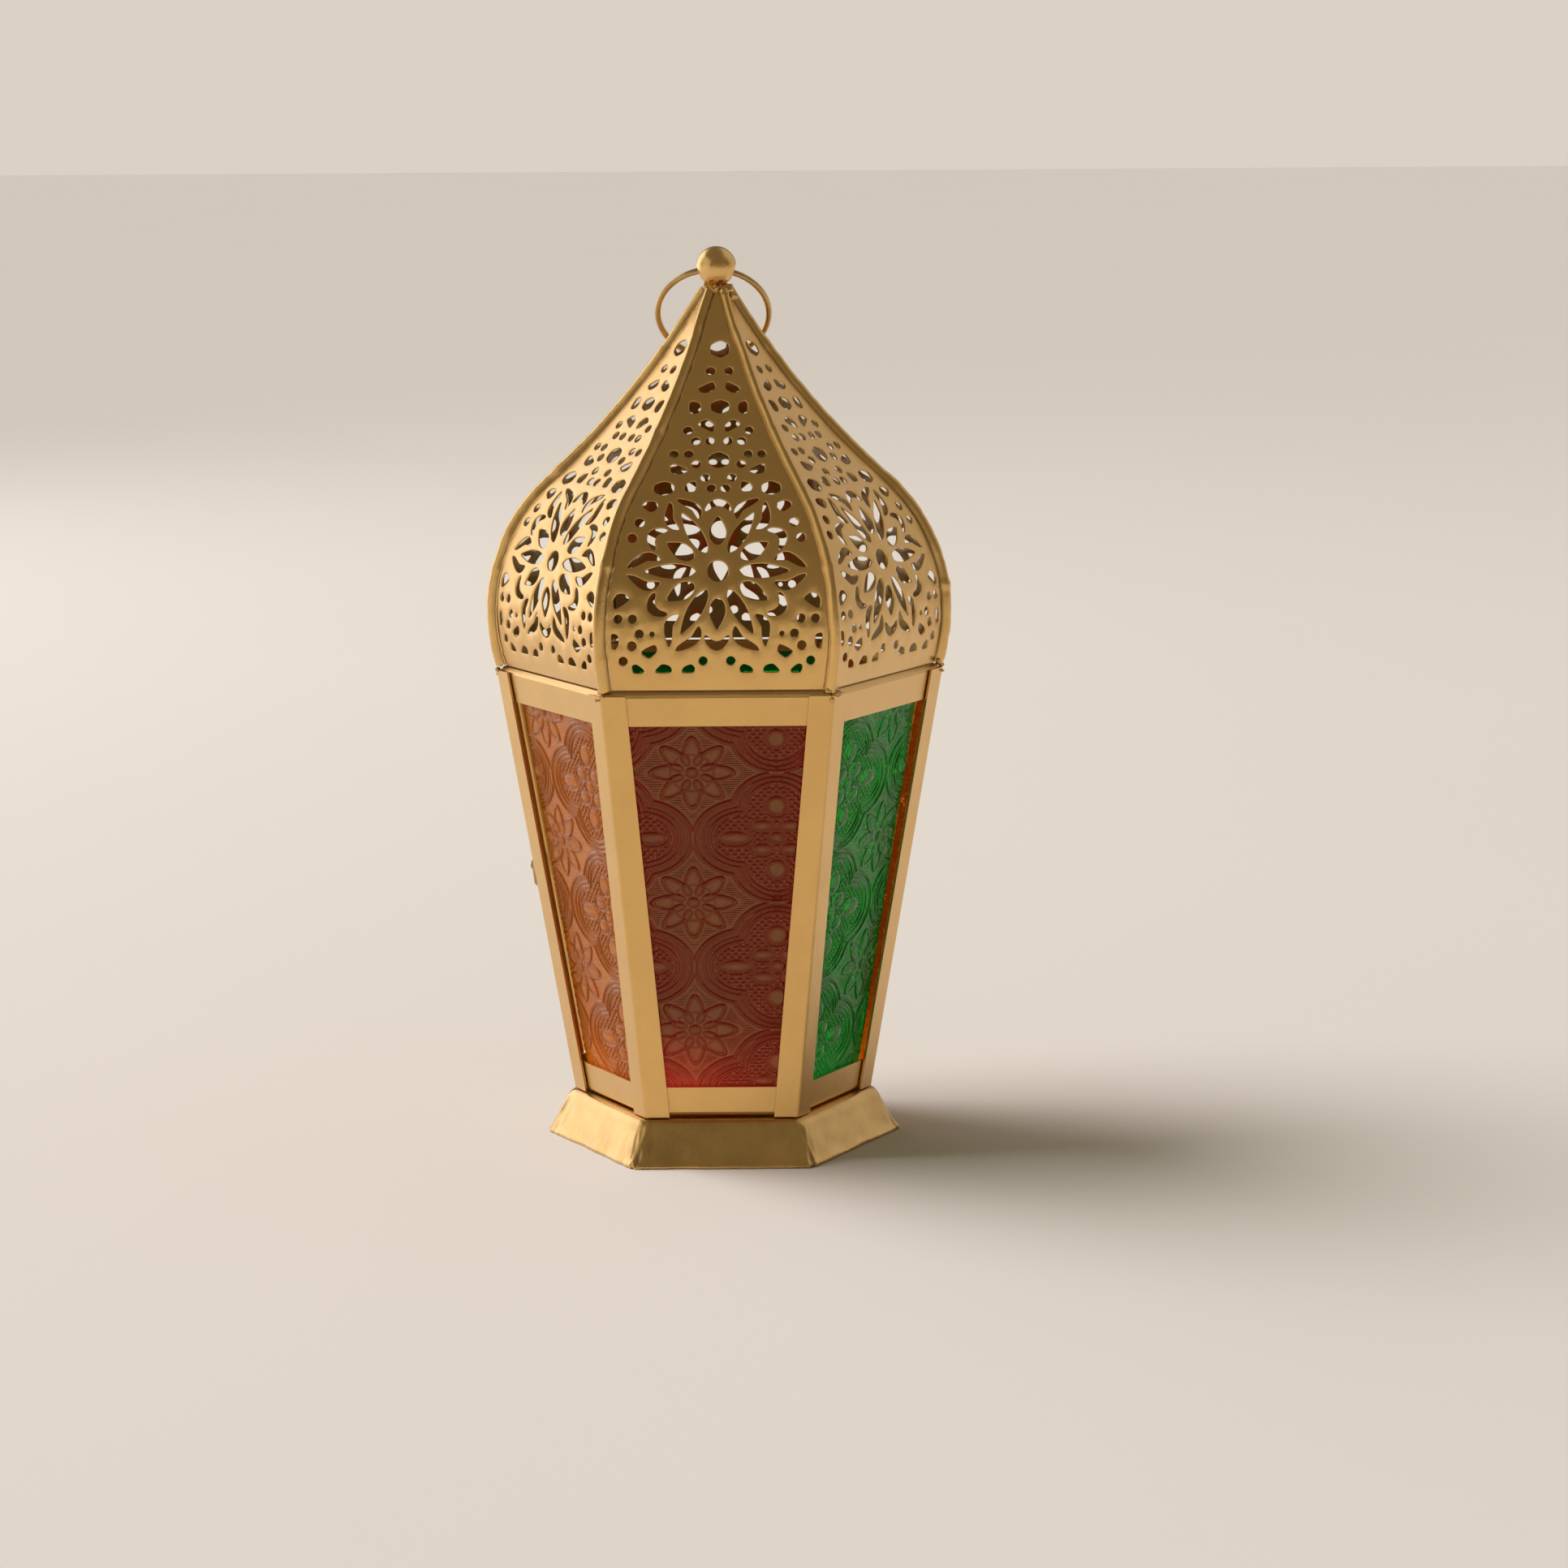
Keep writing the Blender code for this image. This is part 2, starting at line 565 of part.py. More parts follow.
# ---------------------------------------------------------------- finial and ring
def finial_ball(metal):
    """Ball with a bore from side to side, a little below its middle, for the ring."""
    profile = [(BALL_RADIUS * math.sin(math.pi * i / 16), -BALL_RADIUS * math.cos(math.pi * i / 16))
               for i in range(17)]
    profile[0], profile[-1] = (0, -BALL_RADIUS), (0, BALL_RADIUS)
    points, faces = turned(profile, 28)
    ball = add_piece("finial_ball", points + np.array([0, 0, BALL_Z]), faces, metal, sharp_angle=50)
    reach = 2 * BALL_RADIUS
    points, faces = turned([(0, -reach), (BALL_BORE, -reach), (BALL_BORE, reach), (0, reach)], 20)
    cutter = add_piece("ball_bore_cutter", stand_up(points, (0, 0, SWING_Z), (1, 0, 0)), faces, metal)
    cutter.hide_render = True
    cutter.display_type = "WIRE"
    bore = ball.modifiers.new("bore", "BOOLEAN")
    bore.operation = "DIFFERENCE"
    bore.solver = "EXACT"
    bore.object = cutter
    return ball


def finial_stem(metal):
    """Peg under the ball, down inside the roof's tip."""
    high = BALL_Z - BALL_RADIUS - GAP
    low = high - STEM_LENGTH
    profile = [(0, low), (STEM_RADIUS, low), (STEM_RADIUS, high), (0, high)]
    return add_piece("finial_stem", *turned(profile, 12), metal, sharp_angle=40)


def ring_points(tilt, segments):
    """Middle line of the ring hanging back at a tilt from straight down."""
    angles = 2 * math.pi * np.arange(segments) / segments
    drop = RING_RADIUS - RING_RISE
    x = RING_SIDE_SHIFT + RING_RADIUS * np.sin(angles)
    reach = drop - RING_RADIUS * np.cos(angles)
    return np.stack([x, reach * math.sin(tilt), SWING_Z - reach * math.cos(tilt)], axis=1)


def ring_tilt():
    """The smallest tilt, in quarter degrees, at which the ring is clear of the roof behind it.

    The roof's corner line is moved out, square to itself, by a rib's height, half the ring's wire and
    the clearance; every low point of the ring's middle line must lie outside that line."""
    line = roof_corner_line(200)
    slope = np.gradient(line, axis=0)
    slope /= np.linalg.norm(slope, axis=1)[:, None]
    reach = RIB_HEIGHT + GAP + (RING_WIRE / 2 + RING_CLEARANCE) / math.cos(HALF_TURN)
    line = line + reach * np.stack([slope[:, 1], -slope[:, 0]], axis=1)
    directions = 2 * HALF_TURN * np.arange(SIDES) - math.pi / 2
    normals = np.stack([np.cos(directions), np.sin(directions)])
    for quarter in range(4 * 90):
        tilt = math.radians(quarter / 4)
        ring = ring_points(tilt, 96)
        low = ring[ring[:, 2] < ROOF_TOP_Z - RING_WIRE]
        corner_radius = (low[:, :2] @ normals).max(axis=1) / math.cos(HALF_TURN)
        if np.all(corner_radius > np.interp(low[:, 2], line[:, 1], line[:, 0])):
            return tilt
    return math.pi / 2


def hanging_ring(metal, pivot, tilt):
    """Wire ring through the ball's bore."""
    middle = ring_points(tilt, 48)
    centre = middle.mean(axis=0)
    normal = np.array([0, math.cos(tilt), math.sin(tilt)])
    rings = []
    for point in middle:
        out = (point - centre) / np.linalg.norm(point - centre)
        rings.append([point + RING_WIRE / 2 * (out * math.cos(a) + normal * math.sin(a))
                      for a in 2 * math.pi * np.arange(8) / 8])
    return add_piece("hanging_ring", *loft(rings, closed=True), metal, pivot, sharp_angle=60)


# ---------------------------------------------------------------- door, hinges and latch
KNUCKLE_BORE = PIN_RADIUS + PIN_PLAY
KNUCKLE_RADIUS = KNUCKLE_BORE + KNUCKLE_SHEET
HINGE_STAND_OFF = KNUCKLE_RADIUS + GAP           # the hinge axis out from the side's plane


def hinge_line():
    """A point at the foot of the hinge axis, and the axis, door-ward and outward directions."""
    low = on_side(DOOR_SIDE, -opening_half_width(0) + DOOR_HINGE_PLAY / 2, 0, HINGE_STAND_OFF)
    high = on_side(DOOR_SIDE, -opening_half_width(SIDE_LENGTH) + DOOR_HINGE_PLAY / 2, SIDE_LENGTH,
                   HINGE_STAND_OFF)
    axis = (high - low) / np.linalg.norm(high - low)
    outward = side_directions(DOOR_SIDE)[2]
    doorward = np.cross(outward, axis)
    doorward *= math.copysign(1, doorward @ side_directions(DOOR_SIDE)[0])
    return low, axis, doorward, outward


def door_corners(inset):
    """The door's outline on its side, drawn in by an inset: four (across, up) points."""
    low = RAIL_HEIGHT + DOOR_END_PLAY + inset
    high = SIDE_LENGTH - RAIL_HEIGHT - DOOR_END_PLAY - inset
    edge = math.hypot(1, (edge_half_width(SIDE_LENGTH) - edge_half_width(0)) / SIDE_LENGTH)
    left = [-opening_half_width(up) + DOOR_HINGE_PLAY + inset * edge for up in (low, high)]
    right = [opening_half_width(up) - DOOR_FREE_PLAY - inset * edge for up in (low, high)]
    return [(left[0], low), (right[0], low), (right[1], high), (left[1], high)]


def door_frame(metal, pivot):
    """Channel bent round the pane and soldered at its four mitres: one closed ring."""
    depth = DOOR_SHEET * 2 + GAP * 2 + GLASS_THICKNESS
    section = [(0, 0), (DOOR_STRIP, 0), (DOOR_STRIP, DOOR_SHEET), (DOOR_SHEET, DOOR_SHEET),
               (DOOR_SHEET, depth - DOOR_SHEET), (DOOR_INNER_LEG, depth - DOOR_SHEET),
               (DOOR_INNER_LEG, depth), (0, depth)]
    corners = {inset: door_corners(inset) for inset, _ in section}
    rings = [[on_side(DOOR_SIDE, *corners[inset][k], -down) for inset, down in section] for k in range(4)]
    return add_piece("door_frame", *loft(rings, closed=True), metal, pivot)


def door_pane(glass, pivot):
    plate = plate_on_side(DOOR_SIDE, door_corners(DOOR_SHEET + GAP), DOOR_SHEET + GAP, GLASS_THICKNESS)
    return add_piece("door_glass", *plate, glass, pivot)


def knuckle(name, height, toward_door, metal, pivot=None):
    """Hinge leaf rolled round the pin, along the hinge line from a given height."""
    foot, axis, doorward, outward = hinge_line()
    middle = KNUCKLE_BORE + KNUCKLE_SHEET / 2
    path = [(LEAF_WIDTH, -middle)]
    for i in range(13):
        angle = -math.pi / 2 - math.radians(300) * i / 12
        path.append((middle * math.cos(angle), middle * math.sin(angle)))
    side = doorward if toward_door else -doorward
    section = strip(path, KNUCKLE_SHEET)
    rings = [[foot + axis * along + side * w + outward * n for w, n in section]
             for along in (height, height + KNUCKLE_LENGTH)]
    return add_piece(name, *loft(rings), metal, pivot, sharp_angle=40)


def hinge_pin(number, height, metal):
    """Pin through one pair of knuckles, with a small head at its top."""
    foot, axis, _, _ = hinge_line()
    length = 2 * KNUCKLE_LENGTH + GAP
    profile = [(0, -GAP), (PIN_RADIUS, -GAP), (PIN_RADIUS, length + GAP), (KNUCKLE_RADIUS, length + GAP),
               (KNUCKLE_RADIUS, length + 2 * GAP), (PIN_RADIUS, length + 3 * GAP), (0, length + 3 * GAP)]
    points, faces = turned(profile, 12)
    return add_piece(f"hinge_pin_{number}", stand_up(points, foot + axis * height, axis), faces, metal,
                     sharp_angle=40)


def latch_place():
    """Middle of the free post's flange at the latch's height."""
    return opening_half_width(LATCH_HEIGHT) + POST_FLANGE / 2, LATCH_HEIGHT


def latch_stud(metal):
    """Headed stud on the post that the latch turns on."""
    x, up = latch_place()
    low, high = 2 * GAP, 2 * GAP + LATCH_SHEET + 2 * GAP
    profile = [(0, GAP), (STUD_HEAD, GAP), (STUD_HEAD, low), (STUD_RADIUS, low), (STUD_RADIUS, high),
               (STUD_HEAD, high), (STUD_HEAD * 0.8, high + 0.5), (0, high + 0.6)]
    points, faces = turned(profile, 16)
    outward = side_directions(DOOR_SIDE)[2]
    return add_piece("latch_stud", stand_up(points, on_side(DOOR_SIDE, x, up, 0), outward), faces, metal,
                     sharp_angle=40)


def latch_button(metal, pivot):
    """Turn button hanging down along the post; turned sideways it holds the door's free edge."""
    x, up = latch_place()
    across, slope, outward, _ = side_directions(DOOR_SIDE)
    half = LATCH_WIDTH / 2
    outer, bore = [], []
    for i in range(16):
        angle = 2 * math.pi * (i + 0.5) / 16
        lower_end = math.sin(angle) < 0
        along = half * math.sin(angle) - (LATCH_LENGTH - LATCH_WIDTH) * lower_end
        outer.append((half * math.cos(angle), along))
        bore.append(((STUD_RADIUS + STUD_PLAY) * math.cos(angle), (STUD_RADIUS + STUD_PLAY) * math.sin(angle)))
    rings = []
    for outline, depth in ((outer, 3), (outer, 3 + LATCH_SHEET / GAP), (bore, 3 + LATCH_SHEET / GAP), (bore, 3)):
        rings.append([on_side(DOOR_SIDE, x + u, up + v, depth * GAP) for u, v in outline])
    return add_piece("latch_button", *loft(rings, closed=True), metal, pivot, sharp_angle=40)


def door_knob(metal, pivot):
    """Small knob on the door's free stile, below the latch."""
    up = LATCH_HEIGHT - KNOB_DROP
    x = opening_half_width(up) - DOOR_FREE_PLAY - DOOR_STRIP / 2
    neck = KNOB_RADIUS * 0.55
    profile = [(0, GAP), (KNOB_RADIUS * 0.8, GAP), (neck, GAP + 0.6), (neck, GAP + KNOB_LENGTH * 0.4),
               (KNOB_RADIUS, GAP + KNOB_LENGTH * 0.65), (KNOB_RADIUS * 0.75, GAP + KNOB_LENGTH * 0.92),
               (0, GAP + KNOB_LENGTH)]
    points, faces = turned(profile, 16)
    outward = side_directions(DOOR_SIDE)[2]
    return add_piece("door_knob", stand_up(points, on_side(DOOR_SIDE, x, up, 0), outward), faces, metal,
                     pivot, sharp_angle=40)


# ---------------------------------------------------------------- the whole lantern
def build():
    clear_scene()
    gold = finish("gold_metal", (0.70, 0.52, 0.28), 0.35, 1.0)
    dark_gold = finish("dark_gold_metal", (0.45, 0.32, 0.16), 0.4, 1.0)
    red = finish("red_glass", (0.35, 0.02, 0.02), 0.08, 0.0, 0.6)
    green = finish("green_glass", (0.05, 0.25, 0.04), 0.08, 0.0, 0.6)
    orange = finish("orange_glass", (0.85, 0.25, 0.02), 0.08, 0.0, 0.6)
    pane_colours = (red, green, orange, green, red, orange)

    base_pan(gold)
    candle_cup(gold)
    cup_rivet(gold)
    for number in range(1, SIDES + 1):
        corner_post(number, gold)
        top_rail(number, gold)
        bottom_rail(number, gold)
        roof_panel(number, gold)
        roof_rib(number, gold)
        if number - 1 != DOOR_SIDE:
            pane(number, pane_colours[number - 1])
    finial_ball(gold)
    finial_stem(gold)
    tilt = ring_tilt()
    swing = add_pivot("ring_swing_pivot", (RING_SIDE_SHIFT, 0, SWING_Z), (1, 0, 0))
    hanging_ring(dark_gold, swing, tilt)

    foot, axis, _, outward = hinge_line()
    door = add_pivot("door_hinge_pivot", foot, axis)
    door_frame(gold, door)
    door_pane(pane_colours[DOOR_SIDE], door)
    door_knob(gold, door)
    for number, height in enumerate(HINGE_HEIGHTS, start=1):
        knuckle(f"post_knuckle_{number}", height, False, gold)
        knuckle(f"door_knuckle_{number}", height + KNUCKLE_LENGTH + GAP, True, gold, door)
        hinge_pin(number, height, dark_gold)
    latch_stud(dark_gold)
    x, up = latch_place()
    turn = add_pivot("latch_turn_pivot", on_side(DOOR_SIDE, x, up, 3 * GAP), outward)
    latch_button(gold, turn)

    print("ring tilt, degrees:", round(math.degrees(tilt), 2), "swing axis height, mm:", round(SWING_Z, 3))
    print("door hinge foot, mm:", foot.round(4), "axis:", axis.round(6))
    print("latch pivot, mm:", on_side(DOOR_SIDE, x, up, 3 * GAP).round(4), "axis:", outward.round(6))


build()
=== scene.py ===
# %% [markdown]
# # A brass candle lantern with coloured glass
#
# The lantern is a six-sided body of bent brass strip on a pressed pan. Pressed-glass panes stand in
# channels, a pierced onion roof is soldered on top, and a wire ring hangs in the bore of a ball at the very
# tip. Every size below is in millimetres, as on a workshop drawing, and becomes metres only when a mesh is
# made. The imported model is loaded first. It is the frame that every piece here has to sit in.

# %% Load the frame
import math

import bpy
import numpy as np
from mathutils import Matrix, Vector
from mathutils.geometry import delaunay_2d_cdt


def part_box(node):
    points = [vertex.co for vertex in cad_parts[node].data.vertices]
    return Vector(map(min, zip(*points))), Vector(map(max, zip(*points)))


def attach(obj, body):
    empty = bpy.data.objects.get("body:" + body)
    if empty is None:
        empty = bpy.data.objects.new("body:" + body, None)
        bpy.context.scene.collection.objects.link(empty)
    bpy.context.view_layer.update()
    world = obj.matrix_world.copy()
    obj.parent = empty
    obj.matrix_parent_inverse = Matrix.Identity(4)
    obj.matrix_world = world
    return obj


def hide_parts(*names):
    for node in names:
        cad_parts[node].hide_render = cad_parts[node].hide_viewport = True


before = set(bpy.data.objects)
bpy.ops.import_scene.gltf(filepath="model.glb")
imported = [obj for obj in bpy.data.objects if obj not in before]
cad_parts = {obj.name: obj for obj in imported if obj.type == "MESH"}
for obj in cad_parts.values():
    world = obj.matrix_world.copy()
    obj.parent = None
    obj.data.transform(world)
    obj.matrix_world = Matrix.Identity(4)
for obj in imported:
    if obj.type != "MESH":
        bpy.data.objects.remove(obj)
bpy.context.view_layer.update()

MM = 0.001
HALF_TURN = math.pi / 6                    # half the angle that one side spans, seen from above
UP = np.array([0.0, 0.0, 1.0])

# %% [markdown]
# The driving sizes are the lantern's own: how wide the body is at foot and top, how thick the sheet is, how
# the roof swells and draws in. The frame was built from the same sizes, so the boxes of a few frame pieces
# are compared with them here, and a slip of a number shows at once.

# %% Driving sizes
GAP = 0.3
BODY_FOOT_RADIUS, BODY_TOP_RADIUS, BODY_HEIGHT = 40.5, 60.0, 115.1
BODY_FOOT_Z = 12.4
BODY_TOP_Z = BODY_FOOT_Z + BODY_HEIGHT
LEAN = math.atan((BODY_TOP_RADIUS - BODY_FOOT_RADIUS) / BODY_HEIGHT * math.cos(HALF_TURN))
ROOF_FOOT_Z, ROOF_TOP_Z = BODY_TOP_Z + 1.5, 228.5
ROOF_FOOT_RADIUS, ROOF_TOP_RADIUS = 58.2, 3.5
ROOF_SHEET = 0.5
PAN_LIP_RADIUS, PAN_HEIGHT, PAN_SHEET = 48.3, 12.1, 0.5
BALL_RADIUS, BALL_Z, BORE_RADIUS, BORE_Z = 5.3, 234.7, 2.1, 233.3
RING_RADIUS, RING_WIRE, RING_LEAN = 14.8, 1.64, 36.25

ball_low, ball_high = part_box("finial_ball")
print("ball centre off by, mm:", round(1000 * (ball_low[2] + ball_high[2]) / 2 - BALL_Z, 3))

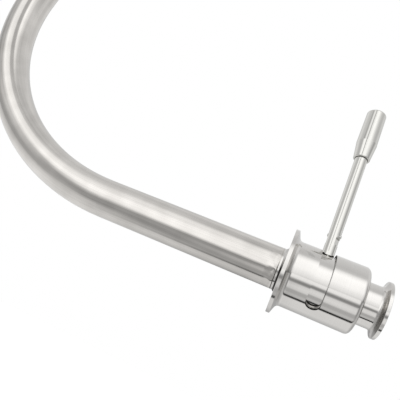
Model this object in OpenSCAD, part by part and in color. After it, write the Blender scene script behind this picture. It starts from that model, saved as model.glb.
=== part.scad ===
# # # # # # #
● **What is required**: Repeat word for word the lines from the line with "True, gold, door)" to the line with "# made. The", both lines included.

● **Result below**:
        knuckle(f"door_knuckle_{number}", height + KNUCKLE_LENGTH + GAP, True, gold, door)
        hinge_pin(number, height, dark_gold)
    latch_stud(dark_gold)
    x, up = latch_place()
    turn = add_pivot("latch_turn_pivot", on_side(DOOR_SIDE, x, up, 3 * GAP), outward)
    latch_button(gold, turn)

    print("ring tilt, degrees:", round(math.degrees(tilt), 2), "swing axis height, mm:", round(SWING_Z, 3))
    print("door hinge foot, mm:", foot.round(4), "axis:", axis.round(6))
    print("latch pivot, mm:", on_side(DOOR_SIDE, x, up, 3 * GAP).round(4), "axis:", outward.round(6))


build()
=== scene.py ===
# %% [markdown]
# # A brass candle lantern with coloured glass
#
# The lantern is a six-sided body of bent brass strip on a pressed pan. Pressed-glass panes stand in
# channels, a pierced onion roof is soldered on top, and a wire ring hangs in the bore of a ball at the very
# tip. Every size below is in millimetres, as on a workshop drawing, and becomes metres only when a mesh is
# made. The imported model is loaded first. It is the frame that every piece here has to sit in.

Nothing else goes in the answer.